Special election to cost $70,000

TRAVERSE CITY — Northwestern Michigan College board members decided months ago to put a .4-mil request before county voters in August, a single-item, special election that’s expected to cost taxpayers about $70,000.

College trustees at the time said they chose an off-year, non-primary August election date — typically a time of light voter turnout — because they wanted to make sure there was enough time for an approved higher property tax rate to take effect this year.

But NMC College President Tim Nelson learned just after the NMC board’s April vote to secure the Aug. 6 election date that the same winter taxation goal could be achieved in November, information he failed to share with board members.

The timing matters because the August special election will cost NMC — and by extension taxpayers and students — about $70,000. If NMC had opted for the November ballot, there would have been no extra cost.

NMC Board Trustee Bob Brick said he doesn’t recall hearing a November vote could have made the winter tax rolls, but he still supports the August election, in part, because it puts NMC’s tax increase request before millage votes sought by other local governments.

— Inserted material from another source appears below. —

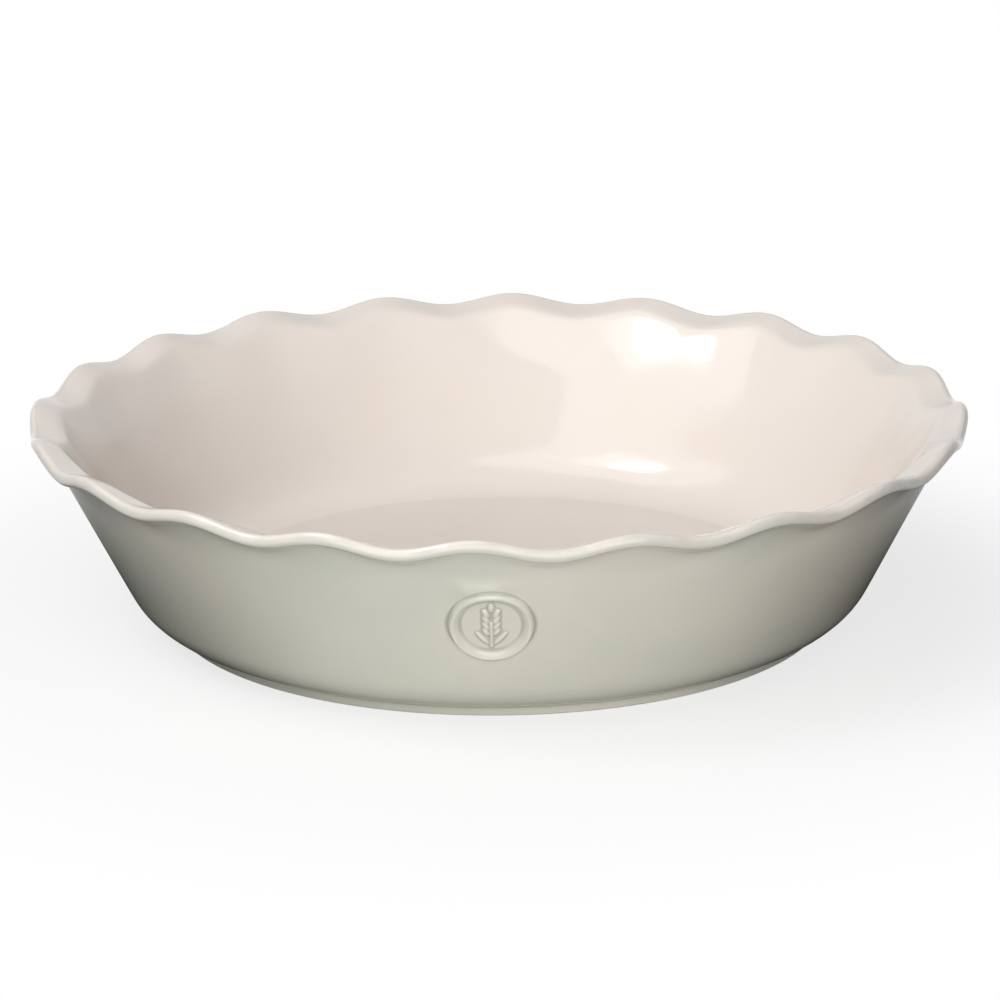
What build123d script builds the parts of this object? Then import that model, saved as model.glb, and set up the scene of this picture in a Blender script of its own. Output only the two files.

Traverse City Area Public Schools officials will have two bond requests on the November ballot, and the Grand Traverse County Road Commission likely will ask taxpayers for a winter maintenance millage.

“I liked the thought it would become forefront in the election, a stand-alone instead of merged in with other potential concerns,” Brick said.

August and other off-cycle or non-primary elections typically have much lower voter turnouts than November elections, said Grand Traverse County Clerk Bonnie Scheele.

In May 2003, for example, 17.7 percent of Grand Traverse County’s registered voters turned out for a 911 surcharge request, and 20.7 percent of registered voters turned out for a BATA special election that July. Those numbers compare to a 32.7 percent turnout in November for a city general election, said Sarah Lutz, the county’s chief deputy clerk.